Mr. Trump has turned the fraught and complex relationship with China into an all-or-nothing proposition. Previous U.S. presidents and Canadian prime ministers have not done a great job striking a balance with China between the need for more open and transparent business and trade relations, the demand for an end to abuses against dissidents and minorities and the need to keep peaceful relations across this volatile region. They've got the balance wrong, but at least they've recognized its existence.

Mr. Trump this week reduced the entire relationship to two questions: A demand that China bring nuclear-armed North Korea to heel on Washington's behalf and a desire for a "deal" that will make the U.S.-China trade relationship look better to U.S. voters – again, on Washington's behalf.

It is surprising how little Mr. Trump required in exchange for his wholesale endorsement of Beijing's authority. Mr. Xi delivered vague promises on North Korea that appear unlikely to go anywhere (the U.S. Congress unanimously passed a substantial set of sanctions against Pyongyang this week; that, not any Beijing deal, could make a difference). And he signed a set of business deals – in fact, he re-endorsed a set of non-binding memorandums of understanding that had previously existed – that won't affect the bottom line on trade.

This was all, it appears, in the interest of Mr. Trump being able to go home and tell his core supporters that he had "made a deal" with another superpower around the North Korean menace. It won't end North Korea's nuclear program (Beijing also disapproves of the nukes, but will not threaten Kim Jong-un so much that his country falls apart). Mr. Trump has not made a deal, he has given away his authority in Asia.

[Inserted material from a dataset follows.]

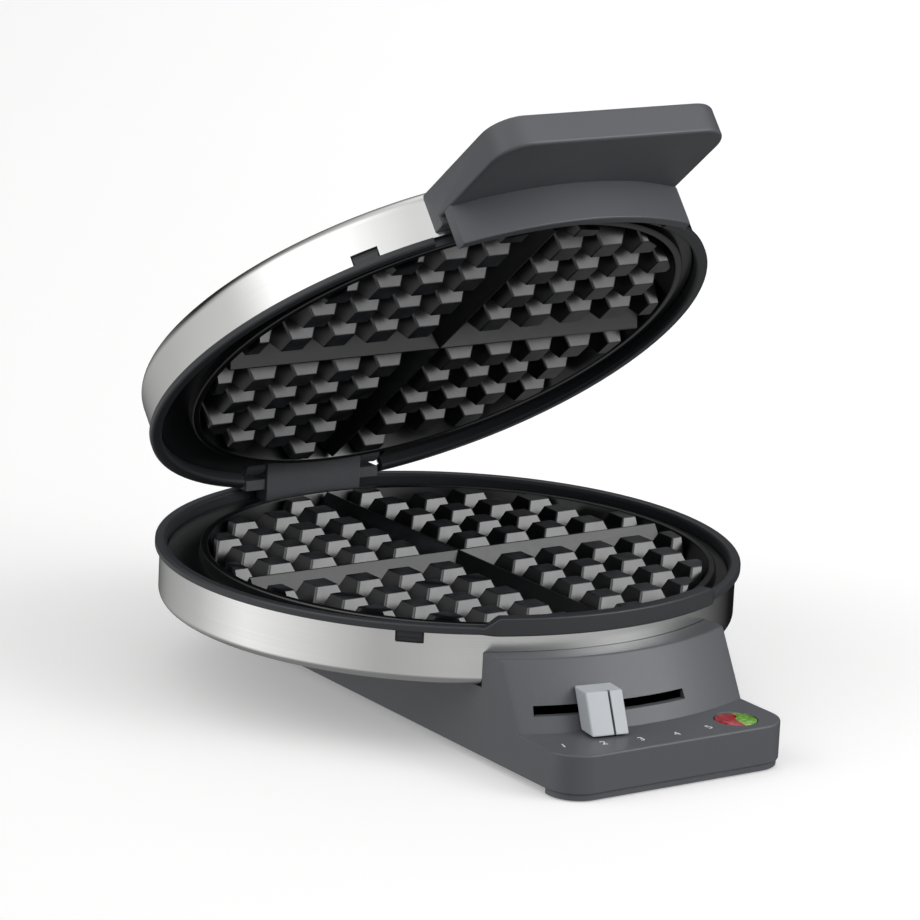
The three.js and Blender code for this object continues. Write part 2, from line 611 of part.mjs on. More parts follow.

"Trump has mortgaged the whole U.S.-China relationship to get the Chinese on board with the North Korea plan," Mike Chinoy of the U.S-China Institute told reporters on Wednesday. "He is now coming at it from a position of weakness."

Second, Mr. Trump has all but ensured that China will be the only country with influence over the region. Previous U.S. administrations had attempted to defuse Beijing's regional power by striking important political and economic deals with other Asian countries.

This week at the Asia-Pacific Economic Co-operation summit, those countries struggled to rescue the Trans-Pacific Partnership, rendered flaccid after Mr. Trump withdrew from the trade deal this year; it was a minor deal for the United States and Canada, but a huge opportunity for Vietnam, Malaysia and their neighbours, for whom it was a major chance to escape Beijing's near-monopoly on trade and investment. China is now the only country offering them a decent deal, and they'll all likely sign on.

Likewise, Mr. Trump told the South Koreans that they could have a more robust missile program, but that their well-established free-trade agreement with the United States, as with NAFTA, remains in jeopardy. South Korea, he made it clear, exists only as part of the North Korea problem.

This sequence of cold shoulders has sent a message across the region: For Mr. Trump, the only Asian deal that matters is the one that makes Xi Jinping happy.